The main entity "GAZ Group" - OJSC "GAZ", refers to the Office "Management Company" GAZ Group. The "GAZ Group" is a holding company, consolidated around OAO GAZ, bringing together a number of industrial machinery sector, which are mainly subsidiaries of OJSC GAZ. Management Company GAZ Group was created on September 28, 2006 and is 100% owned by OJSC "GAZ".

History

GAZ Group was founded in 2005 as a result of the restructuring of the production assets of Ruspromavto, which existed from 2001.

In August 2006, Gaz Group's military technology enterprises JSC Arzamas Machine-Building Plant, in Viksa, and JSC Barnaultransmash became the independent Military Industrial Company to ensure the separation of automotive business of Russian Machines into public (GAZ Group) and non-public (Military-Industrial Company) assets.

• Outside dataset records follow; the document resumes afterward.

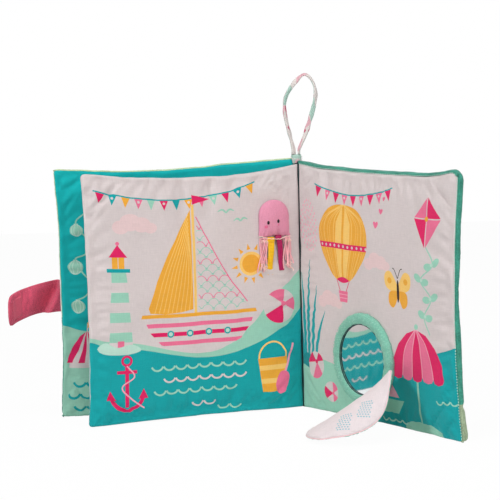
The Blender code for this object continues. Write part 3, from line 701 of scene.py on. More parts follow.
# what the wadding does to each sheet: rim and middle rise, seam ripples, soft folds
sheetMake = {
    "frontPage": {
        "panel": "front", "side": 1, "rim": 0.0021, "rise": 0.0043, "inset": (0, 0.0004, 0.0002, 0.0006),
        "seamDepth": 0.0003, "ripple": 0.0007, "seed": 11, "calm": 0.3,
        "creases": [(186, 196, 180, 170, 5, 0.5), (192, 60, 178, 66, 4, 0.5), (150, 196, 146, 176, 6, 0.5)],
    },
    "leftPage": {
        "panel": "leaf", "side": 1, "rim": 0.0018, "rise": 0.0044, "inset": (-0.0009, 0.0002, 0.0002, 0.0002),
        "seamDepth": 0.0001, "ripple": 0.0009, "seed": 12, "flat": [(0.0203, 0.152, 0.022)],
        "creases": [
            (98, 197, 101, 150, 5.0, -1.5), (74, 197, 78, 164, 4.5, -1.2), (128, 197, 122, 172, 6.0, -0.9),
            (34, 196, 44, 176, 4.5, -0.7), (176, 92, 150, 84, 4.0, -0.7), (177, 60, 158, 66, 4.0, -0.5),
            (4, 120, 22, 112, 4.5, -0.5), (100, 2, 96, 22, 5.0, -0.6), (44, 2, 50, 20, 5.0, -0.6),
            (150, 2, 144, 16, 5.0, -0.6), (8, 190, 20, 170, 5.0, -0.6),
        ],
    },
    "rightPage": {
        "panel": "leaf", "side": -1, "rim": 0.0018, "rise": 0.0039, "inset": (0, 0.0002, 0.0002, 0.0002),
        "seamDepth": -0.0001, "ripple": 0.0009, "seed": 13, "calm": 0.3,
        "creases": [
            (70, 197, 74, 168, 5.0, -0.8), (120, 197, 116, 172, 6.0, -0.6), (176, 100, 156, 96, 4.0, -0.6),
        ],
    },
    "backPage": {
        "panel": "back", "side": 1, "rim": 0.0022, "rise": 0.0048, "inset": (-0.0011, 0.0012, 0.0003, 0.0020),
        "seamDepth": 0.0008, "ripple": 0.0009, "seed": 14, "flat": [(0.0835, 0.0496, 0.046)],
        "creases": [
            (40, 196, 44, 172, 5.0, -0.6), (192, 150, 176, 152, 4.0, -0.6), (192, 108, 172, 106, 4.5, -0.8),
            (192, 84, 176, 88, 4.0, -0.6), (96, 196, 98, 176, 6.0, -0.5), (170, 2, 166, 20, 5.0, -0.7),
            (100, 1, 104, 12, 5.0, -0.5), (140, 2, 136, 16, 5.0, -0.6),
        ],
    },
}
leastRise = 0.0011  # neither sheet of a panel may sink through its middle plane


def calmed(make, across):
    # sheets that face each other keep smooth towards the fold, where they come close
    return np.clip((across - make["calm"]) / 0.3, 0.1, 1) if "calm" in make else 1.0


def levelled(make, x, y):
    # cloth keeps smooth where something flat lies on it
    share = 1.0
    for spotX, spotY, reach in make.get("flat", ()):
        share = share * (1 - np.exp(-((np.hypot(x - spotX, y - spotY) / reach) ** 4)))
    return share


def sheetDepth(name, across, up):
    # signed distance of a sheet's outer face from its panel's middle plane
    make = sheetMake[name]
    panel = panels[make["panel"]]
    x, y = across * panel.width, up * panel.height
    gaps = [x, panel.width - x, y, panel.height - y]
    seam = math.prod(rounded(gap, make["rim"] * 1.1) for gap in gaps)
    ripples = np.zeros_like(x)
    for number, (gap, run) in enumerate(zip(gaps, (up, up, across, across))):
        seed = make["seed"] * 10 + number
        wave = (edgeWave(seed, run, 24) + 0.6 * edgeWave(seed + 5, run, 46)) * (1.0 if number else 0.35)
        ripples += wave * np.exp(-((gap / 0.009) ** 2)) * np.minimum(1, gap / 0.002)
    slow = cloudField(make["seed"], across, up, 6, 6) * 0.0006
    slow = slow + cloudField(make["seed"] + 50, across, up, 17, 18) * 0.00022
    extra = ripples * make["ripple"] + slow + creaseField(make["creases"], x / mm, y / mm)
    extra = extra * calmed(make, across) * levelled(make, x, y)
    full = panel.fullness(across, up, make["rim"], make["rise"])
    return make["seamDepth"] * (1 - seam) + make["side"] * np.maximum(full + extra, leastRise) * seam


def sheetPlace(name, across, up):
    # world points of a sheet's outer face
    make = sheetMake[name]
    panel = panels[make["panel"]]
    along, high = panel.outline(across, up, make["inset"])
    points = panel.place(along, high, sheetDepth(name, across, up))
    if make["side"] in panel.puffed:
        points = points + sampled(panel.puffed[make["side"]], across, up)
    return points


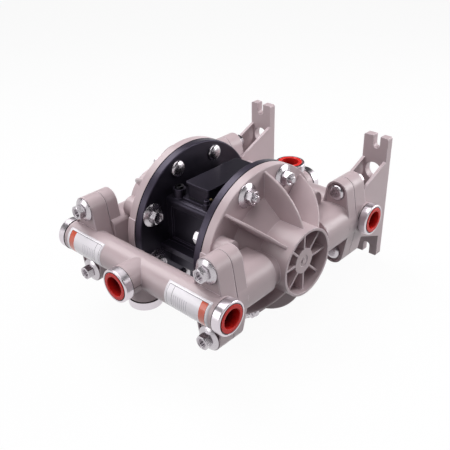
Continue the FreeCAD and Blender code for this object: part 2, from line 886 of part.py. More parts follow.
def make_feet(pump, body):
    """Two slotted mounting plates on gussets behind the inlet pipe."""
    size = pump.size
    front, back = size.foot_front, size.foot_front + size.foot_thickness
    for name, side in (("right", 1), ("left", -1)):
        near, far = side * size.foot_inner, side * size.foot_outer
        left, right = (near, far) if side > 0 else (far, near)
        pad(body, f"{name}_foot", "XZ", front, back, polygon(
            (left, -size.foot_half_height, size.foot_corner),
            (right, -size.foot_half_height, size.foot_corner),
            (right, size.foot_half_height, size.foot_corner),
            (left, size.foot_half_height, size.foot_corner),
        ))
        inner_web = (near, near + side * size.gusset_thickness)
        outer_web = (far - side * size.gusset_thickness, far)
        for place, (start, end) in (("inner", inner_web), ("outer", outer_web)):
            pad(body, f"{name}_{place}_gusset", "YZ", start, end, polygon(
                (-front - size.foot_thickness / 2, -size.gusset_foot_height),
                (-front, -size.gusset_foot_height),
                (-size.gusset_root, -size.gusset_root_height),
                (-size.gusset_root, size.gusset_root_height),
                (-front, size.gusset_foot_height),
                (-front - size.foot_thickness / 2, size.gusset_foot_height),
            ))
        slot_radius = size.slot_width / 2
        for level in (1, -1):
            floor = level * (size.slot_floor + slot_radius)
            open_end = level * (size.foot_half_height + size.slot_width)
            low, high = (floor, open_end) if level > 0 else (open_end, floor)
            part = "upper" if level > 0 else "lower"
            pocket(body, f"{name}_{part}_slot", "XZ", front, back,
                   belt((side * size.slot_place, low, slot_radius),
                        (side * size.slot_place, high, slot_radius)))
            pocket(body, f"{name}_{part}_hole", "XZ", front, back, disc(
                size.foot_hole_radius, side * size.foot_hole_place, level * size.foot_hole_height
            ))


def port_places(size):
    """Ports of a manifold: name, plane, how far the face lies along it, direction, centre."""
    axis = size.pipe_offset
    return [
        ("right", "YZ", size.port_reach, 1, (-axis, 0)),
        ("left", "YZ", -size.port_reach, -1, (-axis, 0)),
        ("front", "XZ", axis + size.branch_reach, 1, (0, 0)),
        ("side", "XY", -size.branch_reach, -1, (0, -axis)),
    ]


def make_port_bands(pump, label, turned_over):
    """Bright steel bands round the four port mouths of a manifold."""
    size = pump.size
    body = pump.body(label, turned_over)
    inner = size.spigot_radius + size.band_clearance
    for name, plane, face, way, centre in port_places(size):
        pad(body, f"{name}_band", plane, face - way * size.band_length, face,
            disc(size.band_radius, *centre), disc(inner, *centre))
    faces = [("x", size.port_reach), ("x", -size.port_reach),
             ("y", -size.pipe_offset - size.branch_reach), ("z", -size.branch_reach)]
    round_edges(body, "band_rounds", size.band_round, lambda edge: any(
        is_circle(edge, size.band_radius, axis, distance) for axis, distance in faces
    ))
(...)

In the summer of 2006 "GAZ Group"  acquired UK based manufacturer of light trucks LDV Holdings (Birmingham) for $40,670,000. In the spring of 2009 in connection with the marketing of the crisis caused by, including the global economic crisis, LDV Holdings came under bankruptcy and in early May 2009, GAZ Group agreed to sell the company Malaysian carmaker Weststar.

In 2008, "GAZ Group" has agreed to buy 50% of Italian VM Motori and localization of its engines. Closing of the transaction was to take place after the approval of the antitrust authorities. GAZ Group has also entered into an agreement with General Motors who  controlled 50% of VM Motori on the basis of co-ownership of the Italian company. In mid-2009, the deal was canceled in the aftermath of the economic crisis.

Owners and management
The joint stock company is managed by the Board of Directors whose Chairman, Mr. Wolf, is the sole executive body is the Management Company GAZ Group.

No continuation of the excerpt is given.